Paper No. 97-7
Presentation Time: 10:10 AM
UTAH’S TETONS: THE WASATCH FRONT
Students are often drawn to an introductory-level, non-majors National Parks Geology course as an option for their science and quantitative requirements. However, upon taking the course, students find that active, engaged learning about their surroundings aids in understanding processes that shape the natural world. In my National Parks Geology course, Grand Teton National Park is used to introduce earthquakes, normal faults, and associated hazards. To extend the concepts to place-based learning in Salt Lake City, Utah, I have developed an in-class activity centered on normal faults along the Wasatch Front and hazards to the Salt Lake Valley. Modeled after the Spreadsheets Across the Curriculum modules, the activity pairs a Google Slides presentation with a Google Sheets spreadsheet. Students are provided with text and images of the Wasatch fault system through the slides, and required to perform calculations and answer related questions within the spreadsheet. Calculations include determining recurrence interval, slip rate, and displacement at specific trench sites along the Wasatch Fault from paleoseismic data extracted from published literature.

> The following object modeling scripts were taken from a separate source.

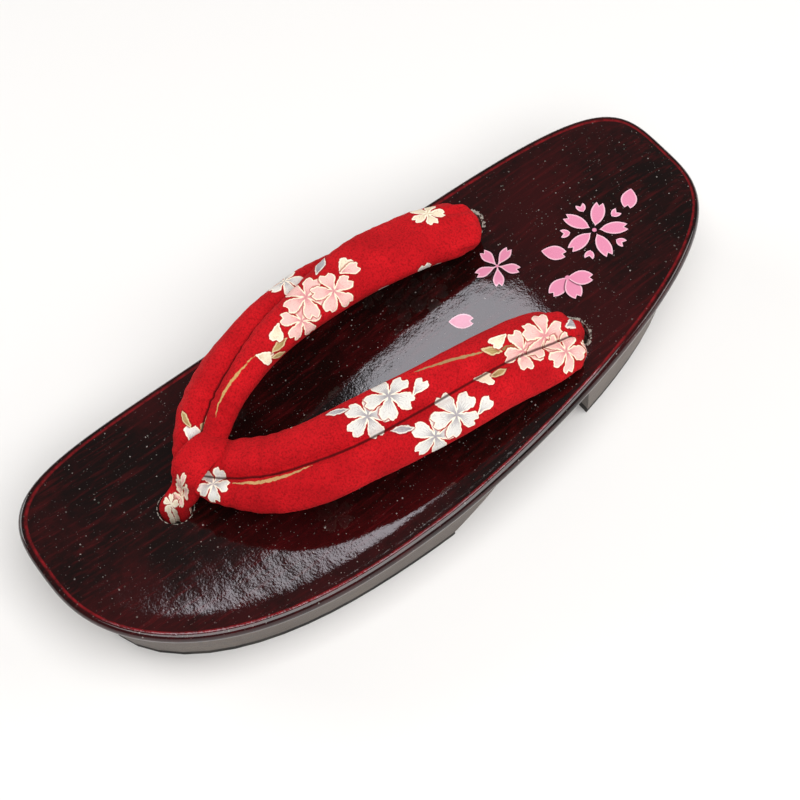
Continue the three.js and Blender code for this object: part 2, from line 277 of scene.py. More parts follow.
def make_board():
    radius = BOARD / 2
    levels = []
    for degrees in range(-90, 76, 15):
        angle = math.radians(degrees)
        fall = radius - radius * math.sin(angle)
        levels.append((
            radius * math.cos(angle),
            lambda y, fall=fall: board_top(y) - max(fall, CROWN),
            -radius * (math.pi / 2 - angle),
        ))
    for inside in (0, 1, 2, 3.5, 5, CROWN_WIDTH):
        fall = CROWN * (1 - inside / CROWN_WIDTH) ** 2
        levels.append((-inside, lambda y, fall=fall: board_top(y) - fall, inside))
    board = outline_solid("board", levels)
    # Cuts across every 3 mm let the flat faces bend along the foot.
    edit(board)
    for y in range(-120, 121, 3):
        bpy.ops.mesh.select_all(action="SELECT")
        bpy.ops.mesh.bisect(plane_co=(0, (y + ORIGIN.y) * MM, 0), plane_no=(0, 1, 0))
    done(board)
    cut(board, hole_tools("board_pegs"))
    edit(board)
    return done(board, smooth=40)


# ---- base and soles --------------------------------------------------------------------------------


def copy_of(node, name, smooth=30):
    """A CAD node's mesh as a new piece, its loose triangles merged."""
    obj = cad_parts[node].copy()
    obj.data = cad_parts[node].data.copy()
    obj.name = obj.data.name = name
    for key in [k for k in obj.keys() if k.startswith("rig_")]:
        del obj[key]
    obj.parent = None
    obj.matrix_world = Matrix.Identity(4)
    bpy.context.scene.collection.objects.link(obj)
    obj.hide_render = obj.hide_viewport = False
    obj.data.materials.clear()
    edit(obj)
    bpy.ops.mesh.select_all(action="SELECT")
    bpy.ops.mesh.remove_doubles(threshold=0.00001)
    bpy.ops.mesh.dissolve_limited(angle_limit=math.radians(0.3))
    return done(obj, smooth=smooth)


# ---- padded strap ----------------------------------------------------------------------------------


def row_at(rows, fraction):
    """The section at a fraction of the way along an arm, on a smooth curve through its rows."""
    place = fraction * (len(rows) - 1)
    i = min(int(place), len(rows) - 2)
    t = place - i
    row = {}
    for column, key in enumerate(SECTION_COLUMNS):
        a, b, c, d = (
            rows[min(max(k, 0), len(rows) - 1)][column] for k in (i - 1, i, i + 1, i + 2)
        )
        row[key] = b + 0.5 * t * (
            c - a + t * (2 * a - 5 * b + 4 * c - d + t * (3 * (b - c) + d - a))
        )
    return row


def smoothstep(low, high, value):
    t = min(max((value - low) / (high - low), 0), 1)
    return t * t * (3 - 2 * t)


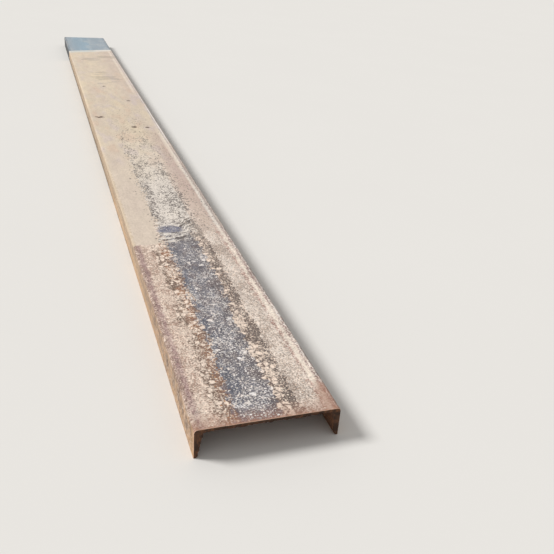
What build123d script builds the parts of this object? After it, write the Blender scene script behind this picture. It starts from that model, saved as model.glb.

In addition to performing calculations, students are asked to explain their results in words so that they make a connection between the quantitative data and the hazard to the local community. Finally, students combine their spreadsheet work with a scenario shakemap for a magnitude 7.0 earthquake to make predictions about when and where the next earthquake will occur along the Wasatch Front, and which communities and infrastructure are most at risk. This in-class activity is followed by a field trip to the steepest part of the fault (located just two blocks from campus) and a homework assignment based on the Putting Down Roots in Earthquake Country booklet for Utah. The homework assignment focuses on specific hazards and vulnerabilities in the local community. Combining classroom, field, and homework assignments with a quantitative emphasis about the Wasatch Front helps students connect geologic processes, time, risk, and hazards to mountains formed by similar processes, such as those in Grand Teton National Park.